Head Chef Drew Erickson, a Greenville native who has just returned home after a four-year stint in the famed California restaurant The French Laundry — which has been twice-named the “best restaurant in the world” by The World’s 50 Best Restaurants list — brings to the table his classical French training.
Sous Chef Diego Abel Campos, formerly of the Lazy Goat, taps into his experience in Southern cuisine as well as his Mexican heritage with modern takes on traditional dishes, including a re-working of some of his own grandmother’s recipes.
“They’re both influenced by their history, their story, their experiences and really just flavors they love,” Sobocinski said.
While the name of the restaurant, Camp, is a spin on the Camperdown plaza in which it’s located, Sobocinski said he also wanted to evoke a feeling of bringing the outdoors indoors, with a decor that features prominent greenery and bar seating with windows that can open to the plaza, letting the spring air waft into the dining room.
It will also feature an outdoor deck with a bar that seats around 40 people.
Catering, juice and wine
The plan to introduce Southern Pressed Juicery’s juices to grocery stores and offer delivery nationwide had been in the works for more than a year, Sobocinski said, but they were naturally limited by the shelf life of their products.
Each bottle of juice currently has a shelf life of roughly 10 days.

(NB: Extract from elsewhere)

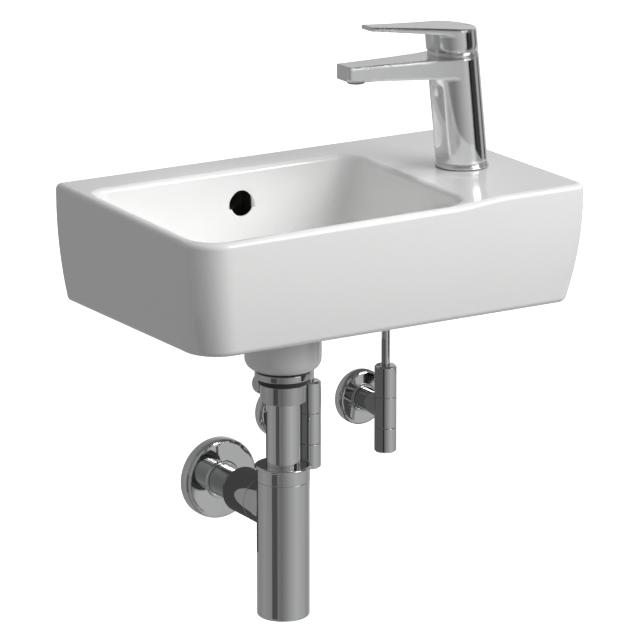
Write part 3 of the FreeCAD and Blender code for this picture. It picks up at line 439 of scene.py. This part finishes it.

In order to get the juices in stores, they needed to expand that to about 45 days. That required changing the pasteurization process, with the restaurant group introducing HPP — or high pressure pasteurization — a process that can be best described as submerging the bottles under water in a tank and rapidly shaking them.
“There are many types of pasteurization, but we have to stay away from heat pasteurization, because that kills the good things, the nutrients in the juices,” Sobocinski said. “HPP allows us to keep all the juices exactly the same, so nothing will change, other than the shelf life.”
The merger with Seasons Catering was decidedly less planned, but it will allow Table 301 to expand its catering offerings to serve more events. Conveniently, it left an empty storage area in the basement, once filled with catering equipment, that can now be used as an extension of Soby’s wine cellar.
Sobocinski said he plans to stock up the space with older bottles, hoping to take their wine selection “to the next level when it comes to depth and variety.”
As for the renovation of the Soby’s loft, that will begin some time in September and will take roughly three weeks, during which time the loft area will be closed.